Thursday, October 27, 2016

The grim milestone for the Mediterranean graveyard

The United Nations Refugee Agency (UNHCR) has reported that 2016 is the deadliest year ever for migrants trying to reach Europe. The agency said Wednesday that at least 3,800 migrants—many of them fleeing war in their home countries—have died or gone missing in the Mediterranean Sea this year, despite a significant drop in attempted crossings compared to 2015.

From one death for every 269 arrivals last year, in 2016 the likelihood of dying has spiraled to one in 88," says UNHCR spokesman, William Spindler. Since the European Union-Turkey deal in March to close down pathways to Greece, the Libya to Italy route across the central Mediterranean has become the main route. One per every 47 migrants or refugees attempting the voyage between Libya and Italy are dying.

The rise in deaths are due to factors including bad weather, "a more perilous route," the use of "lower-quality vessels," and smugglers' changing tactics. Smuggling has become a big business and it's being done almost on an industrial scale. So now they send several boats at the same time and that puts rescue services in difficulty because they need to rescue several thousand people on several hundred boats. When you have so many people at sea on boats that are barely seaworthy, then the dangers obviously increase.

Doctors Without Borders/Médecins Sans Frontières (MSF) said Wednesday that 25 migrant men and women had been found dead at the bottom of a rubber boat in the Mediterranean. It rescued 107 people from the same vessel and saved an additional 139 people aboard a nearby rubber raft.

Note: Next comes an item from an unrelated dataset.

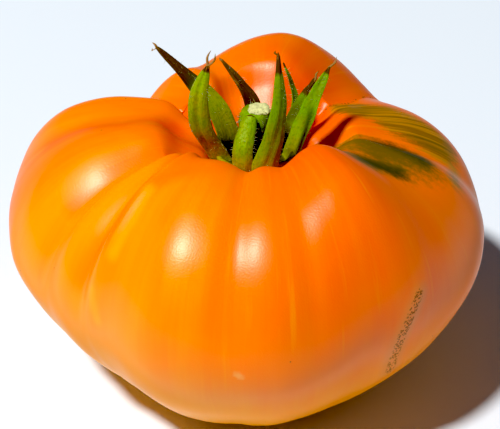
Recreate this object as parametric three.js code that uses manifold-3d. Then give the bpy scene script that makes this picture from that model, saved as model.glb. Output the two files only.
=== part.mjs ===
// A large ribbed orange tomato, as picked: the fruit, its green calyx with a stub of stem, and the stub's torn end.
// Millimetres, +Z up. The fruit rests on a small flat spot round its blossom end, at z = 0.
// The origin is on the surface that it rests on, under the middle of the fruit's outline seen from above.
import * as THREE from 'three'
import { mergeVertices } from 'three/addons/utils/BufferGeometryUtils.js'
import Module from 'manifold-3d'

const { lerp, degToRad, smoothstep } = THREE.MathUtils
const wasm = await Module()
wasm.setup()

// The fruit as it would be with every rib alike: radius at its widest place, and height of its crest.
const FRUIT_RADIUS = 56.5
const CREST_HEIGHT = 67.2

// Its meridian, from the blossom end, out round the widest place, over the crest and down into the stem cavity.
// Each row holds the radius and the height, then three shares from 0 to 1 that say how much counts there of
// a rib's own reach, of a rib's own crest height, and of the depth of the creases.
const MERIDIAN = [
  [0, 0.6, 0, 0, 0],
  [4.5, 0, 0, 0, 0],
  [12, 0, 0, 0, 0],
  [24, 2.7, 0.35, 0.05, 0.15],
  [36, 9.3, 0.7, 0.15, 0.2],
  [47, 18.5, 0.9, 0.3, 0.2],
  [54, 29.5, 1, 0.5, 0.25],
  [56.5, 39.5, 1, 0.7, 0.4],
  [54.5, 49.5, 1, 0.85, 0.75],
  [48.5, 58.5, 1, 0.95, 0.95],
  [40, 64.5, 0.95, 1, 1],
  [31, 67, 0.85, 0.9, 1],
  [23, 67.2, 0.65, 0.7, 1],
  [17.6, 62.6, 0.45, 0.45, 1],
  [12.8, 58.6, 0.25, 0.2, 0.7],
  [9, 52.5, 0.1, 0.05, 0.3],
  [4.5, 52, 0, 0, 0],
  [0, 52, 0, 0, 0]
]

// The ribs, anticlockwise from above. Each row holds the azimuth in degrees of the crease where the rib starts,
// the depth of that crease, how far the rib reaches out from the stem, and the height of its crest.
const RIBS = [
  [5, 3, 54, 57.5],
  [49, 4.8, 55, 68.5],
  [113, 1.4, 42, 66.5],
  [140, 8, 60, 62],
  [173, 1.1, 57, 65],
  [209, 3.4, 54, 64],
  [224, 3, 53.5, 67.5],
  [232, 0.4, 57, 69],
  [265.5, 1.2, 56, 68],
  [285, 1, 52, 72],
  [319, 1.2, 51.5, 61]
].map(([crease, depth, reach, crest]) => ({ crease, depth, reach, crest }))

// How softly a crease is rounded, and how full the back of a rib is.
const CREASE_ROUNDING = 0.4
const RIB_FULLNESS = 0.9

// The blossom end sits this far from under the stem, and has drawn back under it at this height.
const BLOSSOM_END = new THREE.Vector2(-1.5, -4.6)
const BLOSSOM_END_FADES_AT = 20

// The faces: steps along each row of the meridian, and degrees between one column and the next.
const STEPS_PER_ROW = 2
const COLUMN_ANGLE = 4

// The calyx stands in the cavity beside the fruit's own axis.
const CALYX_AXIS = new THREE.Vector2(-0.8, -2)

// Its cup, where the sepals grow together, as radius and height: up the outside and down the inside.
const CUP = [
  [0, 52.4],
  [4.5, 52.4],
  [6.8, 53.8],
  [8.4, 56.2],
  [9.3, 59],
  [8.2, 59.2],
  [7.1, 56.8],
  [5, 55],
  [0, 54.5]
]
const CUP_SIDES = 28

// The stub of stem, from inside the cup's floor up to the swollen knuckle where it came away.
const STUB = [
  [0, 53.5],
  [3.4, 53.5],
  [2.6, 56.5],
  [2.2, 60.5],
  [2.6, 63],
  [3.5, 64.6],
  [3.8, 66.2],
  [3.4, 68],
  [2.6, 69],
  [0, 69]
]
const STUB_SIDES = 18

// The pale torn end on the knuckle, standing a hair's gap above it and off to its right.
const TORN_END = [
  [0, 69.3],
  [2, 69.3],
  [2.3, 69.8],
  [1.7, 70.4],
  [0, 70.6]
]
const TORN_END_OFFSET = 0.6
const TORN_END_SIDES = 14

// The sepals, anticlockwise from the right. A path is a row of azimuth in degrees, radius and height, taken from
// the calyx's axis. turn is how many degrees the sepal's back is turned from facing straight out.
const SEPALS = [
  { width: 4.4, turn: 0, path: [[30, 9.1, 59.5], [34, 10.6, 63.5], [35, 13.3, 67.8], [34, 16.2, 72]] },
  { width: 2.6, turn: 55, path: [[44, 10, 60], [48, 13, 65.5], [55, 13.6, 69.5], [65, 14.4, 73.5]] },
  { width: 5.6, turn: 0, path: [[93, 7.6, 60], [96, 8.8, 66], [109, 11, 69.6], [120, 15.8, 74]] },
  { width: 7, turn: -30, path: [[152, 7.2, 60], [154, 10, 66.8], [157, 16, 73], [158, 24.4, 80.5]] },
  { width: 6.6, turn: 40, path: [[197, 9.8, 60], [203, 13.2, 67], [207, 14, 76], [207, 10.8, 85.5]] },
  { width: 6, turn: 0, path: [[250, 9.4, 60], [250, 9, 64.4], [250, 6.2, 67.8], [254, 3.8, 70]] },
  { width: 6.4, turn: 0, path: [[283, 9.2, 60], [296, 9.4, 67], [305, 9, 76], [306, 7.8, 87]] },
  { width: 6.2, turn: -68, path: [[352, 9, 60.5], [4, 11.3, 66.5], [13, 13.9, 71.6], [20, 17.4, 76.8]] }
]

// Where every sepal's root is sunk, in the floor of the cup and in its wall.
const SEPAL_ROOT = { radius: 3.5, height: 54 }
const SEPAL_IN_WALL = { radius: 7.6, height: 56.2 }

// Half the thickness of a sepal at its root and at its tip, how far its edges stand in from its middle,
// and how full its outline stays towards the tip: 1 is a plain taper, less is blunter.
const SEPAL_ROOT_THICKNESS = 1
const SEPAL_TIP_THICKNESS = 0.4
const SEPAL_CUPPING = 0.9
const SEPAL_TAPER = 0.7
const SEPAL_SIDES = 10
const SEPAL_STEPS = 18

const FRUIT_SKIN = new THREE.MeshStandardMaterial({ color: 0xff8c05, roughness: 0.3, metalness: 0 })
const CALYX_GREEN = new THREE.MeshStandardMaterial({ color: 0x6c9a1e, roughness: 0.65, metalness: 0 })
const STEM_PITH = new THREE.MeshStandardMaterial({ color: 0xe9e6c4, roughness: 0.85, metalness: 0 })

// A smooth curve through every point of a list, in equal steps from one point to the next.
function curveThrough (points) {
  return new THREE.CatmullRomCurve3(points.map(point => new THREE.Vector3(...point)), false, 'catmullrom', 0.5)
}

// The degrees from one rib's crease to the next rib's.
function spanOf (number) {
  const next = RIBS[(number + 1) % RIBS.length]
  return (next.crease - RIBS.at(number).crease + 360) % 360
}

// The back of a rib across its width: 0 in the crease on either side, 1 along its middle.
function ribBack (across) {
  const wave = Math.hypot(Math.sin(Math.PI * across), CREASE_ROUNDING) - CREASE_ROUNDING
  const highest = Math.hypot(1, CREASE_ROUNDING) - CREASE_ROUNDING
  return (wave / highest) ** RIB_FULLNESS
}

// What the ribs do at one azimuth: a share across the rib from its own crease to the next one.
function columnAt (number, across) {
  const rib = RIBS[number]
  const next = RIBS[(number + 1) % RIBS.length]
  const step = across < 0.5 ? -1 : 1
  const neighbour = (number + step + RIBS.length) % RIBS.length
  const middleToMiddle = (spanOf(number) + spanOf(neighbour)) / 2
  const towardsNeighbour = smoothstep(Math.abs(across - 0.5) * spanOf(number) / middleToMiddle, 0, 1)
  const creaseDepth = lerp(rib.depth, next.depth, smoothstep(across, 0, 1))
  return {
    azimuth: degToRad(rib.crease + across * spanOf(number)),
    reach: lerp(rib.reach, RIBS[neighbour].reach, towardsNeighbour) / FRUIT_RADIUS,
    rise: lerp(rib.crest, RIBS[neighbour].crest, towardsNeighbour) / CREST_HEIGHT,
    sink: creaseDepth * (1 - ribBack(across))
  }
}

// All the columns round the fruit, with one on every crease.
function fruitColumns () {
  return RIBS.flatMap((rib, number) => {
    const count = Math.round(spanOf(number) / COLUMN_ANGLE)
    return Array.from({ length: count }, (_, step) => columnAt(number, step / count))
  })
}

// The fruit: its meridian turned round the stem, then drawn in at each crease and out and up along each rib.
function fruitGeometry () {
  const outline = curveThrough(MERIDIAN.map(([radius, height]) => [radius, height, 0]))
  const shares = curveThrough(MERIDIAN.map(([, , reach, rise, crease]) => [reach, rise, crease]))
  const steps = (MERIDIAN.length - 1) * STEPS_PER_ROW
  const profile = outline.getPoints(steps)
  const columns = fruitColumns()
  const geometry = new THREE.LatheGeometry(profile, columns.length)
  const positions = geometry.attributes.position
  for (let index = 0; index < positions.count; index++) {
    const row = index % profile.length
    const column = columns[Math.floor(index / profile.length) % columns.length]
    const tangent = outline.getTangent(row / steps)
    const share = shares.getPoint(row / steps)
    const sink = column.sink * share.z
    const radius = (profile[row].x - tangent.y * sink) * lerp(1, column.reach, share.x)
    const height = Math.max(0, (profile[row].y + tangent.x * sink) * lerp(1, column.rise, share.y))
    const lean = 1 - smoothstep(height, 0, BLOSSOM_END_FADES_AT)
    const x = radius * Math.cos(column.azimuth) + BLOSSOM_END.x * lean
    const y = radius * Math.sin(column.azimuth) + BLOSSOM_END.y * lean
    positions.setXYZ(index, x, y, height)
  }
  geometry.computeVertexNormals()
  return geometry
}

// A round piece turned about the calyx's axis from its profile of radius and height.
function turned (profile, sides) {
  const points = profile.map(([radius, height]) => new THREE.Vector2(radius, height))
  return new THREE.LatheGeometry(points, sides).rotateX(Math.PI / 2)
}

// A place given by azimuth, radius and height.
function fromAxis ([azimuth, radius, height]) {
  const angle = degToRad(azimuth)
  return [radius * Math.cos(angle), radius * Math.sin(angle), height]
}

// One sepal: a ball drawn out along its path, flattened to a blade and cupped, that narrows to the tip.
function sepalGeometry ({ width, turn, path }) {
  const azimuth = path[0][0]
  const root = [azimuth, SEPAL_ROOT.radius, SEPAL_ROOT.height]
  const inWall = [azimuth, SEPAL_IN_WALL.radius, SEPAL_IN_WALL.height]
  const spine = curveThrough([root, inWall, ...path].map(fromAxis))
  const geometry = new THREE.SphereGeometry(1, SEPAL_SIDES, SEPAL_STEPS)
  const positions = geometry.attributes.position
  for (let index = 0; index < positions.count; index++) {
    const along = Math.floor(index / (SEPAL_SIDES + 1)) / SEPAL_STEPS
    const round = 2 * Math.PI * (index % (SEPAL_SIDES + 1)) / SEPAL_SIDES
    const isEnd = along === 0 || along === 1
    const centre = spine.getPoint(along)
    const tangent = spine.getTangent(along)
    const outward = new THREE.Vector3(centre.x, centre.y, 0).normalize()
    const across = new THREE.Vector3(-outward.y, outward.x, 0).applyAxisAngle(tangent, degToRad(turn))
    const inward = new THREE.Vector3().crossVectors(tangent, across).normalize()
    const fullness = isEnd ? 0 : Math.sin(Math.PI * lerp(0.25, 1, along)) ** SEPAL_TAPER
    const halfWidth = width / 2 * fullness
    const halfThickness = isEnd ? 0 : lerp(SEPAL_ROOT_THICKNESS, SEPAL_TIP_THICKNESS, along)
    const cupping = SEPAL_CUPPING * fullness * Math.cos(round) ** 2
    centre.addScaledVector(across, -halfWidth * Math.cos(round))
    centre.addScaledVector(inward, halfThickness * Math.sin(round) + cupping)
    positions.setXYZ(index, centre.x, centre.y, centre.z)
  }
  return geometry
}

// A closed geometry as a solid that can be joined.
function solidOf (geometry) {
  geometry.deleteAttribute('normal')
  geometry.deleteAttribute('uv')
  const merged = mergeVertices(geometry)
  const triVerts = new Uint32Array(merged.index.array)
  const vertProperties = merged.attributes.position.array
  return new wasm.Manifold(new wasm.Mesh({ numProp: 3, vertProperties, triVerts }))
}

// A joined solid as a geometry again.
function geometryOf (solid) {
  const { vertProperties, triVerts } = solid.getMesh()
  const geometry = new THREE.BufferGeometry()
  geometry.setAttribute('position', new THREE.BufferAttribute(vertProperties, 3))
  geometry.setIndex(new THREE.BufferAttribute(triVerts, 1))
  geometry.computeVertexNormals()
  return geometry
}

// The calyx: the cup, the stub of stem that stands in it and the sepals that grow from it, as one body.
function calyxGeometry () {
  const cup = solidOf(turned(CUP, CUP_SIDES))
  const stub = solidOf(turned(STUB, STUB_SIDES))
  const sepals = SEPALS.map(sepal => solidOf(sepalGeometry(sepal)))
  return geometryOf(sepals.reduce((whole, sepal) => whole.add(sepal), cup.add(stub)))
}

function namedMesh (name, geometry, material) {
  const mesh = new THREE.Mesh(geometry, material)
  mesh.name = name
  return mesh
}

const fruit = namedMesh('fruit', fruitGeometry(), FRUIT_SKIN)
const calyx = namedMesh('calyx', calyxGeometry(), CALYX_GREEN)
const tornEnd = namedMesh('stem_torn_end', turned(TORN_END, TORN_END_SIDES), STEM_PITH)
tornEnd.position.x = TORN_END_OFFSET

// What stands in the cavity shares the calyx's axis.
const crown = new THREE.Group()
crown.position.set(CALYX_AXIS.x, CALYX_AXIS.y, 0)
crown.add(calyx, tornEnd)

// The whole is moved so that the middle of the fruit's outline is over the origin.
const middle = new THREE.Box3().setFromObject(fruit).getCenter(new THREE.Vector3())
const tomato = new THREE.Group()
tomato.position.set(-middle.x, -middle.y, 0)
tomato.add(fruit, crown)

export default tomato
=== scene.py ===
"""A large ribbed orange tomato with its calyx, resting on its blossom end.

The skin, the calyx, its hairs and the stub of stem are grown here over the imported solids.
"""

import math
import random

import bmesh
import bpy
from bpy.props import FloatProperty, FloatVectorProperty, IntProperty, PointerProperty
from mathutils import Matrix, Vector, noise


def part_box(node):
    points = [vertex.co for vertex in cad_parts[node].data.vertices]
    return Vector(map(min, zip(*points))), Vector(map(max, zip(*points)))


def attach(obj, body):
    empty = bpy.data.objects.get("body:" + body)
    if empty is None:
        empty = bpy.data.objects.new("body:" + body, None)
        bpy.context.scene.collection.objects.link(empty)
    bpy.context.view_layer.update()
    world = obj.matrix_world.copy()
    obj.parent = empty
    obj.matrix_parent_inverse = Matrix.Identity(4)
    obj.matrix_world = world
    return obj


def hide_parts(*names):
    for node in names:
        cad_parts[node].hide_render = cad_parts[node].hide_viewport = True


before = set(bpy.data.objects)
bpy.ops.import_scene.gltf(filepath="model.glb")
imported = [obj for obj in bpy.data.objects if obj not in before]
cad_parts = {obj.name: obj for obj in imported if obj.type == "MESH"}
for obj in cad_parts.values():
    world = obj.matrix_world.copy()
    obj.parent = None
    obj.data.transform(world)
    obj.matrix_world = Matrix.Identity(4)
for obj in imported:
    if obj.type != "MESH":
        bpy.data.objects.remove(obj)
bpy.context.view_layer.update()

bl_info = {
    "name": "Ribbed Tomato",
    "version": (1, 0, 0),
    "blender": (4, 5, 0),
    "location": "3D View > Sidebar > Tomato",
    "description": "Grows a ribbed tomato with its calyx and sets a plain stage round it",
    "category": "Add Mesh",
}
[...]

"This is a tragedy, but we can't say that today is an exceptional day at sea," said Stefano Argenziano, MSF manager of migration operations. "The past weeks have been horrific, with our rescue teams and other boats involved in almost continuous rescues and far too many men, women, and children dying." He explained, "Sea rescue operations are becoming a race through a maritime graveyard and our rescue teams are overwhelmed by a policy-made crisis where we feel powerless to stop the loss of life."